Carl Jung used the word synchronicity in his Eranos Lecture in 1951 to describe what he called “temporally coincident occurrences of acausal events.” He described it as a dynamic that encompasses the human experience and it’s history, in terms of social, emotional, psychological, and spiritual events. What did he mean by this?
Jung believed that Synchronicity is experienced when two or more events, which are unlikely to occur together by chance, occur together in a meaningful way. He described the following experience of Synchronicity in a 1952 book of the same title. “A young woman I was treating had, at a critical moment, a dream in which she was given a golden scarab. While she was telling me this dream, I sat with my back to the closed window. Suddenly I heard a noise behind me, like a gentle tapping. I turned round and saw a flying insect knocking against the window-pane from the outside. I opened the window and caught the creature in the air as it flew in. It was the nearest analogy to a golden scarab one finds in our latitudes, a scarabaeid beetle, the common rose-chafer, which, contrary to its usual habits had evidently felt the urge to get into a dark room at this particular moment. I must admit that nothing like it ever happened to me before or since.”
In another synchronistic event the comic strip character Dennis the Menace appeared in 12th March, 1951 in several newspapers in the United States. Three days later in the UK the same character, with the same look and characteristics, appeared in the comic The Beano. Both creators denied any causal connection.
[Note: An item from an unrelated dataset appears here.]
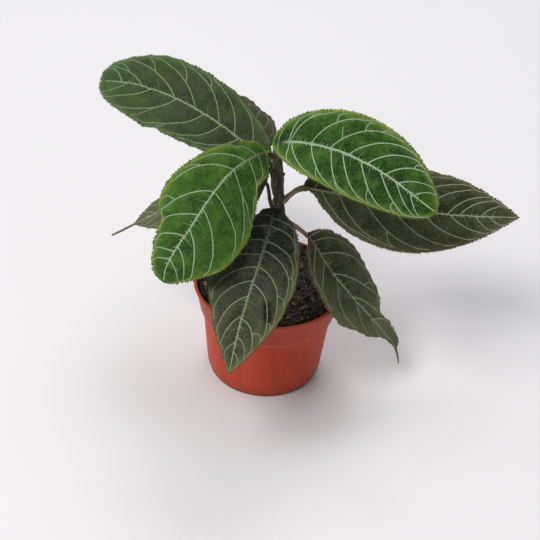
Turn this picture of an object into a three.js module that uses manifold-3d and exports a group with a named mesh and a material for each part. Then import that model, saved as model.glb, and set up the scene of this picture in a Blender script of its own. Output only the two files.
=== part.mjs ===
// A potted foliage plant: a terracotta-coloured growing pot full of soil, one ridged stem and eight large
// toothed leaves. Millimetres, +Z up, origin at the centre of the pot's underside, viewed along +Y.
import * as THREE from "three";
import { mergeVertices } from "three/addons/utils/BufferGeometryUtils.js";
import Module from "manifold-3d";

const wasm = await Module();
wasm.setup();

// Clear gap between pieces that touch
const GAP = 0.3;

// Pot
const RIM_RADIUS = 58;
const POT_HEIGHT = 81.5;
const BASE_RADIUS = 43;
const BODY_RADII = [44.1, 50];
const COLLAR_HEIGHT = 23;
const COLLAR_FOOT_RADIUS = 52.2;
const LIP_HEIGHT = 2.2;
const LIP_OVERHANG = 0.9;
const WALL = 1.5;
const FLOOR = 2.2;
const BASE_BEVEL = 1.6;
const BASE_FLARE = 8;
const COLLAR_SHOULDER = 2.4;
const POT_SIDES = 48;
const DRAIN_HOLES = 6;
const DRAIN_HOLE_RADIUS = 4.5;
const DRAIN_CIRCLE = 28;
const POT_COLOUR = 0xa34a30;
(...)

Some psychologists believe that synchronicities are places, people, or events that we attract into our lives to help us develop a higher level of awareness. So the more consciously aware you become, the higher your frequency becomes. Each day you encounter more and more meaningful coincidences, or synchronicities, that you have attracted into your lives.
There have been critics of Jung’s theory. In 1952 Fritz Levi described synchronicity as “vague in determinability of synchronistic events, that Jung never specifically explained his rejection of “magic causality”. But Jung believed that synchronicity confirmed what he had always recognised intuitively, “that matter and consciousness, far from operating independently of each other are, in fact, interconnected in an essential way, functioning as complementary aspects of a unified reality.”